As Drucker saw it, the only areas a company should farm out are those in which it demonstrates no "special ability." And in these cases, it shouldn't hesitate to outsource at all. Drucker thought this made good economic sense and also considered contracting out an important social innovation—especially for service workers who are hungering to find pathways for advancement.
If "clerical, maintenance, and support work" are undertaken by an outside vendor, "it can offer opportunities, respect, and visibility," Drucker explained in his 1989 piece, which appeared in The Wall Street Journal (NWS). "As employees of a college, managers of student dining will never be anything but subordinates. In an independent catering company they can rise to be vice president in charge of feeding the students in a dozen schools; they might even become CEOs of their firms. If they have a problem, there is a knowledgeable person in their own firm to get help from. If they discover how to do the job better or how to improve the equipment, they are welcomed and listened to."
Notably, Drucker didn't call for outsourcing only the drudgery. He suggested that knowledge work—such as that performed by a quality-control specialist—was ripe for the same kind of treatment. In short, "you should outsource everything for which there is no career track that could lead into senior management," Drucker advised.

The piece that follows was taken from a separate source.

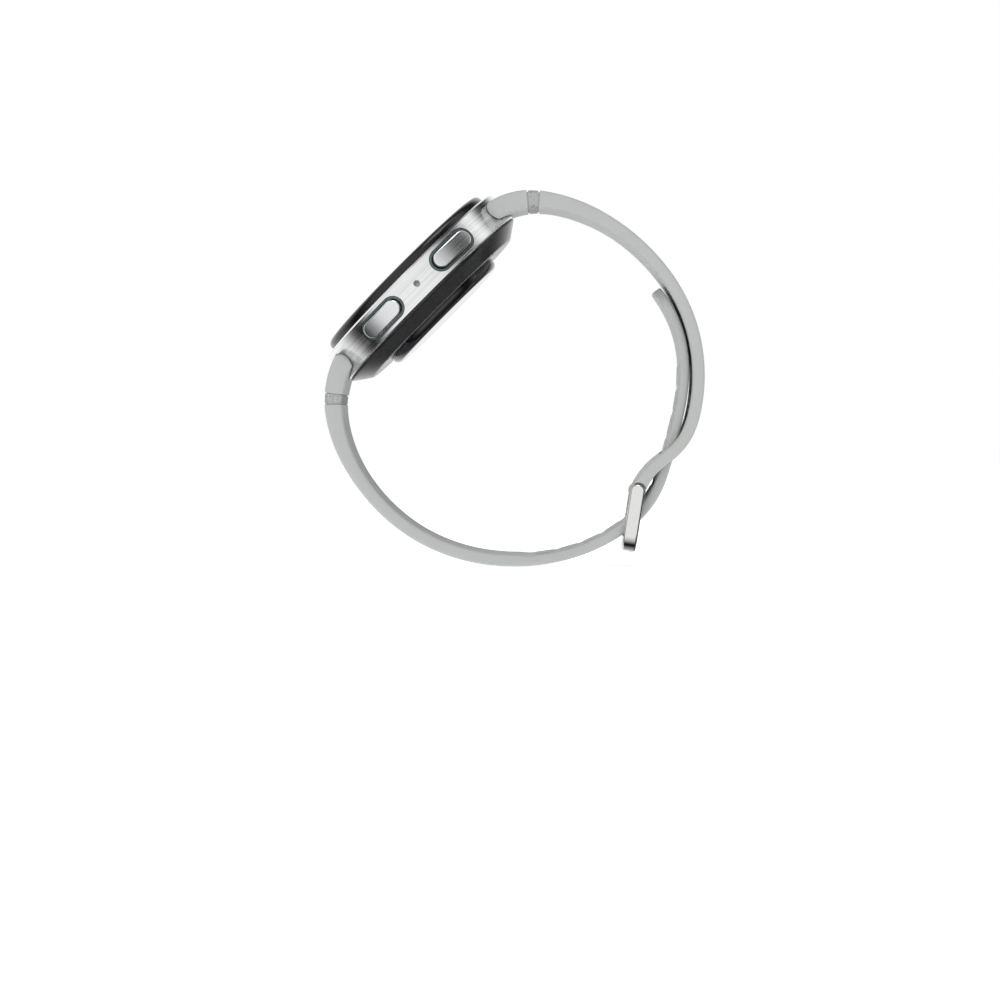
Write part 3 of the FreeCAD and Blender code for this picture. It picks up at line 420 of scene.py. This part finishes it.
class Finish:
    """A material built up from nodes, with coordinates in the watch's own millimetres."""

    def __init__(self, name, colour, metallic=0.0, roughness=0.5, **sockets):
        self.material = bpy.data.materials.new(name)
        self.material.use_nodes = True
        self.tree = self.material.node_tree
        self.shader = self.tree.nodes["Principled BSDF"]
        self.colour = colour
        self.shader.inputs["Base Color"].default_value = (*colour, 1)
        self.shader.inputs["Metallic"].default_value = metallic
        self.shader.inputs["Roughness"].default_value = roughness
        for label, value in sockets.items():
            self.shader.inputs[label.replace("_", " ")].default_value = value
        coordinates = self.node("ShaderNodeTexCoord")
        upright = self.node("ShaderNodeMapping", {0: coordinates.outputs["Object"]})
        upright.inputs["Scale"].default_value = (1000, 1000, 1000)
        upright.inputs["Rotation"].default_value = (-TILT, 0, 0)
        self.place = upright.outputs[0]

    def node(self, kind, inputs=None, **settings):
        made = self.tree.nodes.new(kind)
        for label, value in settings.items():
            setattr(made, label, value)
        for label, value in (inputs or {}).items():
            if isinstance(value, bpy.types.NodeSocket):
                self.tree.links.new(value, made.inputs[label])
            else:
                made.inputs[label].default_value = value
        return made

    def math(self, operation, *values):
        made = self.node("ShaderNodeMath", dict(enumerate(values)), operation=operation)
        return made.outputs[0]

    def stretched(self, scale):
        made = self.node("ShaderNodeVectorMath", {0: self.place, 1: scale}, operation="MULTIPLY")
        return made.outputs[0]

    def noise_at(self, place, detail, rough):
        return self.node(
            "ShaderNodeTexNoise",
            {"Vector": place, "Scale": 1.0, "Detail": detail, "Roughness": rough},
        ).outputs[0]

    def noise(self, scale, detail=4.0, rough=0.6):
        """Noise over the watch; scale is in cycles per millimetre along X, Y and Z."""
        return self.noise_at(self.stretched(scale), detail, rough)

    def turned_lines(self, along, across, detail=4.0, rough=0.7):
        """Lines round the display's axis, on walls and on flat faces alike, in cycles per millimetre."""
        parts = self.node("ShaderNodeSeparateXYZ", {0: self.place}).outputs
        square = self.math("MULTIPLY_ADD", parts[0], parts[0], self.math("POWER", parts[1], 2))
        reach = self.math("SQRT", square)
        depth = self.math("MULTIPLY", self.math("ADD", reach, parts[2]), across)
        ring = self.node(
            "ShaderNodeCombineXYZ",
            {0: self.math("MULTIPLY", parts[0], along), 1: self.math("MULTIPLY", parts[1], along), 2: depth},
        )
        return self.noise_at(ring.outputs[0], detail, rough)

    def spread(self, value, low, high, start=0.3, end=0.7):
        return self.node(
            "ShaderNodeMapRange",
            {0: value, 1: start, 2: end, 3: low, 4: high},
        ).outputs[0]

    def tint(self, value, amount):
        """Lighten and darken the colour by a share either way."""
        low = tuple(max(part * (1 - amount), 0) for part in self.colour)
        high = tuple(min(part * (1 + amount), 1) for part in self.colour)
        mixed = self.node("ShaderNodeMix", {0: value, 6: (*low, 1), 7: (*high, 1)}, data_type="RGBA")
        self.tree.links.new(mixed.outputs[2], self.shader.inputs["Base Color"])
        return self

    def rough(self, value, low, high):
        self.tree.links.new(self.spread(value, low, high), self.shader.inputs["Roughness"])
        return self

    def bump(self, value, depth, strength=1.0):
        """Depth is in millimetres."""
        made = self.node("ShaderNodeBump", {"Height": value, "Strength": strength, "Distance": depth / 1000})
        self.tree.links.new(made.outputs[0], self.shader.inputs["Normal"])
        return self

    def brushed_round(self):
        """Highlights that stretch as on metal turned about the display's axis."""
        normal = self.node("ShaderNodeNewGeometry").outputs["Normal"]
        made = self.node("ShaderNodeVectorMath", {0: tuple(FACE_AXIS), 1: normal}, operation="CROSS_PRODUCT")
        self.tree.links.new(made.outputs[0], self.shader.inputs["Tangent"])
        self.shader.inputs["Anisotropic Rotation"].default_value = 0.25
        return self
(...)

But as keen as he was on the concept, Drucker also recognized that outsourcing was not without its pitfalls. Most serious of all, he warned, were the "substantial social repercussions" that would result "if large numbers of people cease to be employees of the organization for which they actually work."
Beyond that, Drucker anticipated dangers for the company itself. Many corporations, of course, have become quite sophisticated at managing their supply chains. But plenty of others still see outsourcing primarily as a blunt instrument to cut costs—a limited perspective that Drucker labeled "a delusion."
A company's real aim, Drucker said, should be to enhance effectiveness, not to try to lower expenses. (Drucker maintained that outsourcing, properly executed, might even increase costs.)
To that end, he added, the overriding question for executives is, "Where do activities belong?" Inside the company's walls? Or outside its doors? Or should they be reorganized as part of a joint venture or some other type of alliance? The answer isn't always so obvious.
To illustrate the point, Drucker cited a top manufacturer of consumer goods. For a time, the company assumed that the more it manufactured itself, the better. But on closer analysis, it decided to outsource its final assembly to a host of suppliers. At the same time, Drucker related, the company asserted greater control over other aspects of its operations, insourcing basic compounds to achieve higher quality.
The lesson in all this: Structure should follow strategy. Or, as Apple has shown, the last thing you want to do is outsource simply because it may save you a little money in the short run—and then just let the chips fall where they may.